* **YOUR TASK**:
Every line from the one with "Keep writing the" to the one with "tint(tree, shader, PAINTED_SHADOW_COLOR, painted_shadow)", including those two, is to be copied exactly; all other lines of the entries below are left out.
Begin ENTRIES SUPPLIED
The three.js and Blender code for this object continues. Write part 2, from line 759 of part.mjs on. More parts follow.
End ENTRIES SUPPLIED
Begin ENTRIES SUPPLIED
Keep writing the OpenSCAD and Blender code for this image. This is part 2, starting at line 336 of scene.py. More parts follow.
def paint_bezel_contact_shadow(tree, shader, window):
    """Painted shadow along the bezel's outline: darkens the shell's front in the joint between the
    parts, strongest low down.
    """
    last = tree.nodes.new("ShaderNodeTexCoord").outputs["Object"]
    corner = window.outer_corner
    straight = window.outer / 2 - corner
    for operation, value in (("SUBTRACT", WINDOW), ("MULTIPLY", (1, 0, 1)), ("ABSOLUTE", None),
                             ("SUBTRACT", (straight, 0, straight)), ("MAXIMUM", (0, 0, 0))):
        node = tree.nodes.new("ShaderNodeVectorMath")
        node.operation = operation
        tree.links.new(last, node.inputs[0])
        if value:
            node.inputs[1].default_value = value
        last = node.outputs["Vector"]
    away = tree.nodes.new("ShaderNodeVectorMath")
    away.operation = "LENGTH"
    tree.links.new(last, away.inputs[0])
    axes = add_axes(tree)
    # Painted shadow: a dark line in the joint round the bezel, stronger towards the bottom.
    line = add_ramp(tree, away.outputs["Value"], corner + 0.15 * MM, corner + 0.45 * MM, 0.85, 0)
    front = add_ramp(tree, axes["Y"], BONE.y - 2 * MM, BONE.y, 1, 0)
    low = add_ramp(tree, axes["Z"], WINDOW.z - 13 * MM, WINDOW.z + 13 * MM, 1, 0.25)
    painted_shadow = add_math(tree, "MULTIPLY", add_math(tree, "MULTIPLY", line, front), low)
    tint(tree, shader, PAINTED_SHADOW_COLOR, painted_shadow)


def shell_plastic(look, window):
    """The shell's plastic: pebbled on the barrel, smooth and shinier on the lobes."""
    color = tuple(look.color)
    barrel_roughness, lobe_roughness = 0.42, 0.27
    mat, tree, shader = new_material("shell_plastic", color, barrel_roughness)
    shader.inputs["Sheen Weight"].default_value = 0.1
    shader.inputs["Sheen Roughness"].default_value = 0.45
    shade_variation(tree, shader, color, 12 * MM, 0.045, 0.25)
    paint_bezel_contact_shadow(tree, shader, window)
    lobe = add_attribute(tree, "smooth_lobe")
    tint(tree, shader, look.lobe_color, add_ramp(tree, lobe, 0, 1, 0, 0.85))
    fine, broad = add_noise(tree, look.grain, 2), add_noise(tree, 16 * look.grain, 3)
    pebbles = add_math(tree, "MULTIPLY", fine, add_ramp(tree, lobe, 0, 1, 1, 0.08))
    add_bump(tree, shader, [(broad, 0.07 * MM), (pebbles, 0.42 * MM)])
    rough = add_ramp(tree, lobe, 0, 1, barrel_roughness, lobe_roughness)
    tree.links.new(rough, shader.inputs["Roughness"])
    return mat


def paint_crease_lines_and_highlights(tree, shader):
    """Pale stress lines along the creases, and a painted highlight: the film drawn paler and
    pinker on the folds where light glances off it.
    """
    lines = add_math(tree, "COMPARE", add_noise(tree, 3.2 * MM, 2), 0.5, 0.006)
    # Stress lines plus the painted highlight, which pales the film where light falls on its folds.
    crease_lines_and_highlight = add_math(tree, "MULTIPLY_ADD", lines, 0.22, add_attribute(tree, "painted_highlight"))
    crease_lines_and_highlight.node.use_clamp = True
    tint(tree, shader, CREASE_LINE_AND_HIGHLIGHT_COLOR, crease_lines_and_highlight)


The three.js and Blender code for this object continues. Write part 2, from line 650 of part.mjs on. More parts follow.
End ENTRIES SUPPLIED
* **COMPLETED TASK**:
Keep writing the OpenSCAD and Blender code for this image. This is part 2, starting at line 336 of scene.py. More parts follow.
def paint_bezel_contact_shadow(tree, shader, window):
    """Painted shadow along the bezel's outline: darkens the shell's front in the joint between the
    parts, strongest low down.
    """
    last = tree.nodes.new("ShaderNodeTexCoord").outputs["Object"]
    corner = window.outer_corner
    straight = window.outer / 2 - corner
    for operation, value in (("SUBTRACT", WINDOW), ("MULTIPLY", (1, 0, 1)), ("ABSOLUTE", None),
                             ("SUBTRACT", (straight, 0, straight)), ("MAXIMUM", (0, 0, 0))):
        node = tree.nodes.new("ShaderNodeVectorMath")
        node.operation = operation
        tree.links.new(last, node.inputs[0])
        if value:
            node.inputs[1].default_value = value
        last = node.outputs["Vector"]
    away = tree.nodes.new("ShaderNodeVectorMath")
    away.operation = "LENGTH"
    tree.links.new(last, away.inputs[0])
    axes = add_axes(tree)
    # Painted shadow: a dark line in the joint round the bezel, stronger towards the bottom.
    line = add_ramp(tree, away.outputs["Value"], corner + 0.15 * MM, corner + 0.45 * MM, 0.85, 0)
    front = add_ramp(tree, axes["Y"], BONE.y - 2 * MM, BONE.y, 1, 0)
    low = add_ramp(tree, axes["Z"], WINDOW.z - 13 * MM, WINDOW.z + 13 * MM, 1, 0.25)
    painted_shadow = add_math(tree, "MULTIPLY", add_math(tree, "MULTIPLY", line, front), low)
    tint(tree, shader, PAINTED_SHADOW_COLOR, painted_shadow)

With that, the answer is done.